Data provided.
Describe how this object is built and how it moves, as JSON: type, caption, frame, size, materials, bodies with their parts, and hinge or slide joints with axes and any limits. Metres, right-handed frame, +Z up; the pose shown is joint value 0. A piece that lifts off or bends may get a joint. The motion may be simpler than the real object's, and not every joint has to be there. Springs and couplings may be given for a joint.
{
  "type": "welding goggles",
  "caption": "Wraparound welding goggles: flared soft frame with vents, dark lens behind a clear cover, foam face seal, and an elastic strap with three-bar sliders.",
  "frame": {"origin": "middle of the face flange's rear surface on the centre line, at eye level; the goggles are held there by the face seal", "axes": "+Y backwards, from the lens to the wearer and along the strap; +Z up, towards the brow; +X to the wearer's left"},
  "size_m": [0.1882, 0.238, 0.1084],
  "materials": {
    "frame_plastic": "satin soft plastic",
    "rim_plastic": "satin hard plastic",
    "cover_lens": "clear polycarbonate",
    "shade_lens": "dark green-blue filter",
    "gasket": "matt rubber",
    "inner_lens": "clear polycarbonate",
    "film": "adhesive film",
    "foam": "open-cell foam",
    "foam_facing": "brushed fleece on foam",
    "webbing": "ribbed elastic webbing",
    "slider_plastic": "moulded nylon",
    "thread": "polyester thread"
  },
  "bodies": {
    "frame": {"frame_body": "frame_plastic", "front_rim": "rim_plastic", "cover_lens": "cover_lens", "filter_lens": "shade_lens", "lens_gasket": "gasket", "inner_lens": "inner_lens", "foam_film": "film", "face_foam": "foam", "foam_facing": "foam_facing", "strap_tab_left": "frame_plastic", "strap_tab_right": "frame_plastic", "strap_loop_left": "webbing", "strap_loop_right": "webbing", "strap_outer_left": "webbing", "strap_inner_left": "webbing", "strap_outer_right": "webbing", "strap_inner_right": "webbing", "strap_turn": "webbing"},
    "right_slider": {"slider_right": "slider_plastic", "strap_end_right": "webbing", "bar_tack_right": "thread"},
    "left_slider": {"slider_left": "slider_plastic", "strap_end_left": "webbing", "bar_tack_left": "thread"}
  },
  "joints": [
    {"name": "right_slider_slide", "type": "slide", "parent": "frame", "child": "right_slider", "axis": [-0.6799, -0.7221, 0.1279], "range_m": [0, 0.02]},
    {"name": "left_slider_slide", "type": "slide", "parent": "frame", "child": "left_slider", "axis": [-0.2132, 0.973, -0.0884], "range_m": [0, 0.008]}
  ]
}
* * *
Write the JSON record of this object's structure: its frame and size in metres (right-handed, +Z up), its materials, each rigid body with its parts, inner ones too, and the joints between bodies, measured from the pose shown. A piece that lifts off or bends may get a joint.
* * *
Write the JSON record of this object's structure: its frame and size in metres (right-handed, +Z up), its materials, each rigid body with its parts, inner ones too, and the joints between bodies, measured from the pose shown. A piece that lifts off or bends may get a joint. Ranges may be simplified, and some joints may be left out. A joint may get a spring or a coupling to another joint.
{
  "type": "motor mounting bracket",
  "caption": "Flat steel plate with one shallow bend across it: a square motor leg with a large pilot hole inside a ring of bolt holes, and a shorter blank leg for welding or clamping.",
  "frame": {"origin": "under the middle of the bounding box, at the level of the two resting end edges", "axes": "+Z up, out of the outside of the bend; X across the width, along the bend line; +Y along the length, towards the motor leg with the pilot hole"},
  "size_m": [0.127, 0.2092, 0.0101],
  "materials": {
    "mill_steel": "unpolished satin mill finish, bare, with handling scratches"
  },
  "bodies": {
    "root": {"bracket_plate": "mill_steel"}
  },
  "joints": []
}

Exercise task. Pick each line holding the word "joints" out of the data and copy it.

The answer.
Describe how this object is built and how it moves, as JSON: type, caption, frame, size, materials, bodies with their parts, and hinge or slide joints with axes and any limits. Metres, right-handed frame, +Z up; the pose shown is joint value 0. A piece that lifts off or bends may get a joint. The motion may be simpler than the real object's, and not every joint has to be there. Springs and couplings may be given for a joint.
  "joints": [
Write the JSON record of this object's structure: its frame and size in metres (right-handed, +Z up), its materials, each rigid body with its parts, inner ones too, and the joints between bodies, measured from the pose shown. A piece that lifts off or bends may get a joint.
Write the JSON record of this object's structure: its frame and size in metres (right-handed, +Z up), its materials, each rigid body with its parts, inner ones too, and the joints between bodies, measured from the pose shown. A piece that lifts off or bends may get a joint. Ranges may be simplified, and some joints may be left out. A joint may get a spring or a coupling to another joint.
  "joints": []